By the end of our session, John had built up his confidence. He left ready to ask Marion to the prom, realizing he had nothing to lose. If he didn’t ask, he’d stay home. If he asked and she said no, he’d stay home. The worst-case scenario was his current reality.
The following week, I asked how it went. “Did you ask Marion to the prom?”
John smiled sheepishly. “Actually, no, I didn’t get the chance.”
“Tell me what happened” I said.
He grinned. “I guess I must’ve come across as really confident after our session, because another girl, Emily, actually asked me out! Now I’m going with her. Honestly, Emily is way out of my league – I never thought something like this would happen. It’s kind of crazy, don’t you think?”
Sometimes the best-case scenario in our minds is really just a good scenario. Sometimes our brain is incapable of imagining the best-case scenario. What if we gave ourselves the chance to let things play out? Something even better beyond our imagination might await us.
It all begins with believing we are worthy. We are worthy of something great – something even greater than what our imaginations allow us to see.

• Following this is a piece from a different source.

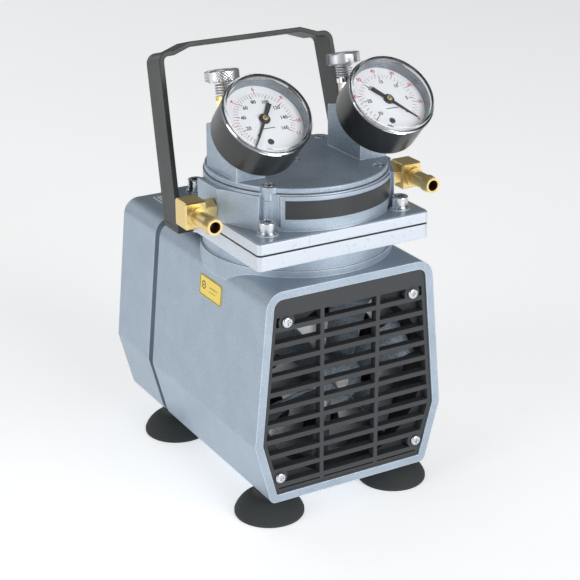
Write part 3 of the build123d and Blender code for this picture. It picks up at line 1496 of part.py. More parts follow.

Moving Forward with the Four A’s
So when we need help, let’s ask for it out loud. Let’s do it in a way that increases our chances of getting a yes and makes the other person feel fabulous for helping us. This builds confidence, creates connections, and strengthens relationships.
Remember the Four A’s:
Awareness of how our unique brain works
Acceptance that we need and deserve help
Accommodations that specifically address our needs
Ask – the crucial step that unlocks possibility
What would change in your life if you embraced asking for help instead of struggling alone? How might your relationship with others transform if you viewed asking for help as a strength rather than a weakness? What adventure might be waiting for you on the other side of “I need your help”?